Слова «тайная типография» и «Аланне был оставлен на свободе» в этом сообщении выделялись курсивом.
На другой странице того же обзора говорилось о том, что во время подготовки к знаменитому Свеаборгскому восстанию весной 1906 года (то есть примерно в то время, когда у него жил Владимир Ильич) Севере Аланне получил от капитана Кока деньги, четыре тысячи марок, на которые он купил оружие для финской Красной гвардии.
В свете этих донесений видно, что Севере Аланне и в самом деле ничего не оставалось, как бежать за океан, в Америку. Из Соединенных Штатов он приезжал на родину лишь через сорок лет, уже после Отечественной войны.
Другую карьеру избрал адвокат, кандидат права и кандидат философии Вяйне Хаккила. Он стал деятельным приверженцем своего тезки — правого из правых социал-демократа Вяйне Таннера. В 1918 году, в дни гражданской войны в Суоми, во время боев за Хельсинки, Таннер написал обращение к Красной гвардии, предлагавшее ей капитулировать.
Немецкие самолеты разбрасывали над сражающимися красногвардейскими частями это обращение, на котором рядом с подписью Таннера стояла и подпись Хаккила. После этого он быстро пошел в гору. В восемнадцатом был главным директором тюрем Финляндии, через несколько лет получил портфель министра юстиции.

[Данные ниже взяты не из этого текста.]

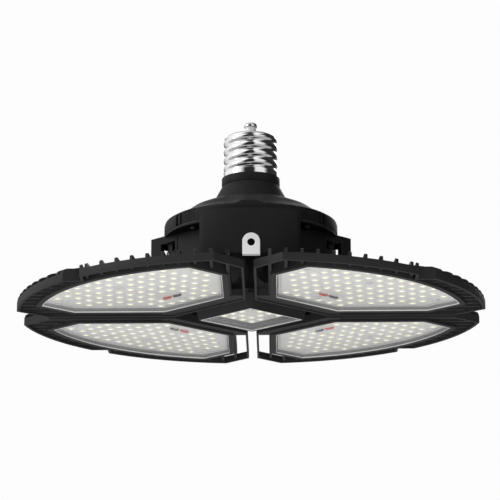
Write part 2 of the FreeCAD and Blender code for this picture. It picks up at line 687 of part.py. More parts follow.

С 1936 года и до сорок пятого он был председателем финского парламента и так скомпрометировал себя близостью к Таннеру, которого финский суд признал военным преступником, что на первых послевоенных выборах его кандидатуру даже и не выставляли.
Нет, нечего было делать ему у Ленина.
Комментатору же коммунисту важнее всего было донести до радиослушателей еще несколько человеческих черточек, несколько штрихов из жизни Владимира Ильича Ленина.
ДОМ НА ТЕЕЛЕНКАТУ
В то лето один день с утра до позднего вечера я провел с бродячим фотографом Матти Раухавуори.
Он тоже «испанец», но так и не добравшийся до берегов Испании!
Впрочем, Раухавуори и не должен был туда добираться. Партия поручила ему переправлять в Швецию тех, кто хотел драться с Франко и не мог легально уехать из тысячеозерного края.
Однажды вблизи Аландских островов моторку, на которой Матти отвозил в Швецию волонтеров, перехватили финские морские пограничники.
И ему пришлось второй раз перейти на казенное довольствие — отведать тюремной похлебки.
Во время первой отсидки в камере знаменитой тюрьмы Тамиссаари он и подружился с Армасом Эйкия.